Tautological Bundle yields Twisted Sheaf as Line Bundle

Question

Let $\mathbb{C} \mathbb{P}^1 $ the complex projective space and let consider the tautological bundle over $\mathbb{C} \mathbb{P}^1 $:

In the excerpt below (whole document: here ) the map belonging to tautological bundle of $\mathbb{C} \mathbb{P}^1 $ is defined as the canonical map $s: \mathbb{C}^2 \backslash \{0\} \to \mathbb{C} \mathbb{P}^1 $ which assoziates every $(x_0:x_1)$ in canonical way the fiber $s^{-1}(x_0:x_1) = \mathbb{C}*(x_0,x_1)$, therefore the corresponding one dimensional vector space.
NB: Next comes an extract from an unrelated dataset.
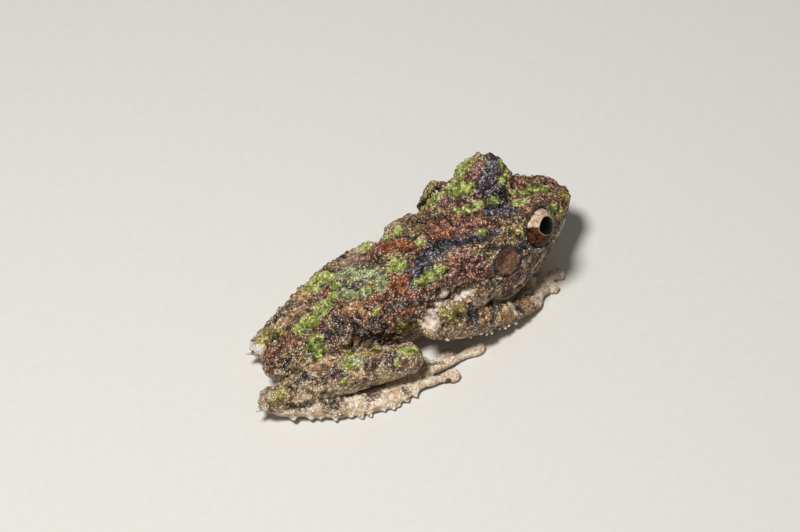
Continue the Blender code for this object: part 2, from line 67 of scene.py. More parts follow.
MM = 0.001
SNOUT_VENT = 34.6
SPINE_Y = 0.4
HEAD_TURN = math.radians(6.0)
NECK_X = 2.0
NECK_LONG = 6.0
SKIN_GRAIN = 0.12
SKIN_TRIANGLES = 196000
EASING_ROUNDS = 4
EYE_RADIUS = 2.1
EYE_AT = (10.3, 3.9, 8.5)
GAZE = (0.45, 0.74, 0.5)
SOCKET_GAP = 0.04
LID_THICK = 0.34
LID_OPEN = {"front": 1.24, "rear": 1.1, "below": 1.2}
LID_OPEN_ABOVE = {-1: 0.93, 1: 0.6}
EAR_AT = (6.2, 5.45, 8.1)
EAR_FACE = (-0.12, 0.8, 0.56)
EAR_RADIUS = 1.4
EAR_DEPTH = 1.6
FAR_AWAY = 99.0
NOSTRIL_AT = (15.9, 1.35, 6.75)
# Rises of the head. Brow and crown: place and half sizes. Crest, snout ridge and ear fold: path,
# and half width and half thickness along it. The brow's place counts from the eye, the fold's
# path from the ear drum, but for its first point, which counts from the eye.
BROW = ((-0.15, -0.1, 0.68), (2.8, 2.4, 2.42))
CROWN = ((9.8, 3.0, 8.9), (3.1, 2.1, 2.0))
CREST = ([(9.6, 3.6, 9.3), (7.0, 3.7, 9.0), (4.0, 3.4, 8.9)], [(1.7, 1.4), (1.6, 1.1), (1.2, 0.7)])
SNOUT_RIDGE = ([(12.0, 3.0, 7.9), (14.0, 2.1, 7.55), (15.9, 1.3, 6.75)],
               [(0.7, 0.75), (0.5, 0.5), (0.55, 0.5)])
FOLD_START = (-1.9, 0.75, -0.5)
EAR_FOLD = ([(-0.5, -0.1, 1.62), (-1.9, 0.0, 0.2), (-1.9, -0.1, -1.6)],
            [(0.34, 0.42), (0.32, 0.45), (0.34, 0.5), (0.3, 0.35)])

# Lines along the body, by distance behind the snout tip
TOP_Z = [(0, 5.8), (0.8, 6.7), (2, 7.35), (4, 8.2), (6.5, 9.1), (9, 9.6), (12, 9.9),
         (16, 9.9), (20, 9.4), (24, 8.3), (28, 6.7), (31.5, 5.1), (33.8, 3.9), (34.6, 2.9)]
RIDGE_Y = [(0, 0), (0.8, 1.6), (2, 2.2), (4, 2.9), (6.5, 3.8), (9, 4.8), (11.5, 5.0),
           (14, 4.3), (18, 3.6), (22, 3.4), (26, 2.8), (30, 2.1), (33.8, 1.1), (34.6, 0)]
RIDGE_Z = [(0, 5.8), (0.8, 6.6), (2, 7.15), (4, 7.9), (6.5, 8.7), (9, 9.15), (11.5, 9.2),
           (14, 8.8), (18, 8.3), (22, 7.5), (26, 6.3), (30, 4.8), (33.8, 3.5), (34.6, 2.9)]
SIDE_Y = [(0, 0), (0.8, 1.5), (2.2, 2.7), (3.5, 3.5), (5, 4.3), (8, 5.4), (11, 6.0),
          (13, 5.8), (15, 4.9), (18, 4.8), (22, 4.6), (26, 3.6), (30, 2.6), (33.8, 1.5), (34.6, 0)]
SIDE_Z = [(0, 5.5), (0.8, 5.5), (2.2, 5.4), (3.5, 5.3), (5, 5.3), (8, 5.3), (11, 5.2),
          (13, 5.1), (15, 5.1), (22, 4.9), (26, 4.2), (30, 3.4), (34.6, 2.8)]
UNDER_Y = [(0, 0), (0.8, 0.9), (2.2, 1.9), (3.5, 2.6), (5, 3.3), (8, 4.3), (11, 4.9),
           (13, 4.6), (15, 3.8), (18, 3.6), (22, 3.5), (26, 2.9), (30, 2.1), (33.8, 1.1), (34.6, 0)]
UNDER_Z = [(0, 5.2), (0.8, 4.4), (2.2, 3.9), (3.5, 3.5), (5, 3.2), (8, 2.7), (11, 2.3),
           (13, 2.1), (15, 1.8), (18, 1.5), (22, 1.3), (26, 1.3), (30, 1.4), (33.8, 2.0), (34.6, 2.7)]
BELLY_Z = [(0, 5.1), (1, 4.0), (3, 3.1), (6, 2.4), (10, 1.7), (13.5, 0.6), (16, -0.4),
           (18, -0.5), (24, -0.5), (27, -0.2), (31, 0.7), (34.6, 2.5)]
MOUTH_Z = [(-2, 5.2), (0.6, 5.12), (3, 4.8), (6, 4.6), (9, 4.35), (12.2, 3.9), (14, 3.6)]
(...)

My question is how does this constuction yields $\mathcal{O}(-1)$ as line bundle, therefore a twisted sheaf with empty global sections (because of $-1$)?

Source:

Answer 1

First the map $s$ should from $\Bbb C^2 \backslash \{(0,0) \}$ to $\Bbb CP^1$. And this is not exactly this map which gives $\mathcal O(-1)$ as the fiber gives a punctured line for all $[x_0:x_1] \in \Bbb CP^1$.
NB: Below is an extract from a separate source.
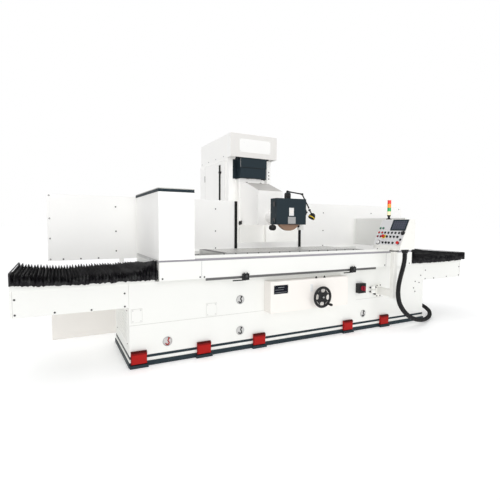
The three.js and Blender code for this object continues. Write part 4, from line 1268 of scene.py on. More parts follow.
def add_hood_details():
    """A sheet of painted shade over the hood's front, its blank plate, the dark wipers beside the way cover,
    flashing and lid.
    """
    low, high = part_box("column_hood")
    front = low.y
    # painted shade: a darker copy of the hood's pale paint over its front face, where the lights fall
    # strongest
    box_piece("hood_front_shade_sheet", (low.x + 0.001, high.x - 0.001), (front - 0.0012, front + 0.001),
              (low.z + 0.002, high.z - 0.002), "hood_front", "column", "white_paint", 0.0006, 1)
    box_piece("hood_blank_plate", (-0.226, 0.288), (front - 0.0025, front + 0.001), (2.395, 2.585),
              "blank", "column", "white_paint", 0.001)
    screws = corners_of((-0.214, 0.276), (2.407, 2.573), front - 0.0025)
    screw_heads("hood_plate_screws", screws, -Y, "column", 0.0045, "steel_round")
    corners = Shape()
    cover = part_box("way_cover_upper")
    for x in (cover[0].x - 0.03, cover[1].x + 0.002):
        corners.box((x, x + 0.028), (front + 0.006, front + 0.075), (low.z - 0.014, low.z + 0.004))
    add_piece("hood_corner_wipers", corners, ["seal"], "column", "black_plastic", 0.002)
    flashing = Shape()
    for wall, edge in zip(column_walls(), (low.x, high.x)):
        corner = [(edge, low.z + 0.002), (wall, low.z - 0.045), (wall, low.z + 0.002)]
        flashing.prism(corner, "y", 1.075, high.y)
    add_piece("hood_flashing", flashing, ["pale"], "column", "white_paint", 0.001, 1)
    lip = Shape()
    inner = 0.006
    x, y = (low.x + inner, high.x - inner), (low.y + inner, high.y - inner)
    lip.box(x, y, (high.z - 0.0005, high.z + 0.0035))
    add_piece("hood_lid", lip, ["pale"], "column", "white_paint", 0.001)
    for side, x, out in (("left", low.x, -X), ("right", high.x, X)):
        screws = [(x, y, low.z + 0.03) for y in spread(1.2, high.y - 0.06, 4)]
        screw_heads(f"hood_screws_{side}", screws, out, "column", 0.006)


def add_way_cover_details():
    """Black edges under the cover's two lengths, and the upper length's bright left corner."""
    low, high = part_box("way_cover_upper")
    box_piece("way_cover_upper_edge", (low.x + 0.001, high.x - 0.001), (low.y - 0.0015, low.y + 0.002),
              (low.z - 0.002, low.z + 0.004), "black", "column", "black_paint", 0.0005, 1)
    foot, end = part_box("way_cover_lower")
    box_piece("way_cover_lower_wiper", (foot.x - 0.001, end.x + 0.001), (foot.y - 0.003, foot.y + 0.001),
              (foot.z + 0.001, foot.z + 0.009), "black", "head", "black_paint", 0.0005, 1)
    box_piece("way_cover_corner", (low.x - 0.0008, low.x + 0.0035), (low.y - 0.001, low.y + 0.0035),
              (low.z + 0.004, 2.318), "steel", "column", "ground_steel", 0.0005, 1)


def add_column_back():
    """Service cover and a vent on the rear of the column."""
    left, right = column_walls()
    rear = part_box("column_casting")[1].y
    box_piece("column_back_cover", (left + 0.08, right - 0.08), (rear - 0.001, rear + 0.01), (0.86, 2.22),
              "white", "column", "white_paint", 0.003, 3)
    slats = Shape()
    for z in spread(1.95, 2.13, 8):
        slat = [(rear + 0.009, z), (rear + 0.018, z - 0.008), (rear + 0.009, z - 0.014)]
        slats.prism(slat, "x", -0.16, 0.2)
    add_piece("column_back_vent", slats, ["white"], "column", "white_paint", 0.0008, 1)
    rows = [(x, rear + 0.01, z) for x in (left + 0.1, right - 0.1) for z in spread(0.9, 2.18, 6)]
    screw_heads("column_back_screws", rows, Y, "column", 0.008)


# --- Wheelhead, guard and wheel
HEAD = {"x": 0.018, "half": 0.192}


def add_wheelhead():
    """The wheelhead with its guard, wheel, spindle and coolant fittings."""
    refined("head_housing", "head", 0.006, 3)
    refined("spindle_cartridge", "head", 0.001, 1)
    refined("spindle_motor", "motor", 0.001, 1)
    for half in ("body", "door"):
        refined(f"wheel_guard_{half}", "navy", 0.0025, 3)
    add_brow()
    add_head_apron()
    add_head_fittings()
    add_guard_details()
    add_lamp_base()
    add_wheel()
    add_coolant_nozzle()
    add_coolant_knob()


def add_brow():
    """A plate of painted shade on the head's sloping brow: grey-beige, for the shade that its slope takes
    from its angle to the light.
    """
    front, back = (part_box("head_housing")[0].y, 1.804), (0.843, 1.946)
    slope = Vector((0, back[0] - front[0], back[1] - front[1])).normalized()
    normal = slope.cross(X)
    if normal.z < 0:
        normal = -normal
    centre_x, half = HEAD["x"], HEAD["half"]
    start = Vector((centre_x, *front)) + slope * 0.006
    end = Vector((centre_x, *back)) - slope * 0.006
    lift, sunk = 0.0025, 0.001
    corners = (start - normal * sunk, start + normal * lift, end + normal * lift, end - normal * sunk)
    shape = Shape()
    shape.prism([(p.y, p.z) for p in corners], "x", centre_x - half + 0.005, centre_x + half - 0.005)
    add_piece("head_brow_shade_plate", shape, ["brow"], "head", "white_paint", 0.001)
    places = [
        start.lerp(end, share) + normal * lift + X * (x - centre_x)
        for x in (centre_x - half + 0.018, centre_x + half - 0.018)
        for share in (0.07, 0.5, 0.93)
    ]
    screw_heads("head_brow_screws", places, normal, "head", 0.006, "steel_round")


def add_head_apron():
    """The plain sheet that hangs from the carriage in front of the lifting screw."""
    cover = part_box("way_cover_lower")
    y, sheet, bottom = 1.04, 0.003, 0.962
    left, right = cover[0].x + 0.022, cover[1].x - 0.022
    shape = Shape()
    shape.box((left, right), (y, y + sheet), (bottom, 1.306))
    for edge in (left, right - sheet):
        shape.box((edge, edge + sheet), (y, y + 0.016), (bottom, 1.3))
    add_piece("head_apron", shape, ["pale"], "head", "white_paint", 0.0008, 1)


def add_head_fittings():
    """The oil fitting low on the head's left side, two lifting bosses and the side screws."""
    side = HEAD["x"] - HEAD["half"]
    shape = Shape()
    shape.rod((side + 0.001, 0.977, 1.363), (side - 0.04, 0.977, 1.363), 0.018)
    shape.rod((side - 0.028, 0.977, 1.335), (side - 0.028, 0.977, 1.395), 0.012)
    shape.rod((side - 0.028, 0.977, 1.385), (side - 0.028, 0.915, 1.392), 0.009)
    add_piece("head_oil_fitting", shape, ["black"], "head", "ground_steel", 0.001, 1)
    eye = Shape()
    for x in (-0.1, 0.136):
        eye.turned([(0, -0.001), (0.022, -0.001), (0.022, 0.006), (0.014, 0.012), (0.014, 0.022), (0, 0.022)],
                   (x, 0.96, 1.946), Z, 24)
    add_piece("head_lifting_bosses", eye, ["dark_steel"], "head", "ground_steel", 0.001, 1)
    side_rows = [(side, y, z) for y in (0.5, 1.0) for z in (1.38, 1.56, 1.74)]
    screw_heads("head_side_screws", side_rows, -X, "head", 0.007, "white")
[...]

Your reference didn't wrote the map precisely, so let's do it : the correct construction is to take the projection $X \to \Bbb CP^1$ where $X = \{(z,l) \in \Bbb C^2 \times \Bbb CP^1 : z \in l \}$. Here, the fiber is canonically a line as you said. This shows that $\mathcal O(-1)$ is a line bundle. For see that indeed it has no sections, the simplest thing is to write down the condition with the cocyles.

Remark : it is also interesting to see that the projection $X \to \Bbb C^2$ is the blow-up of $\Bbb C^2$ at the origin.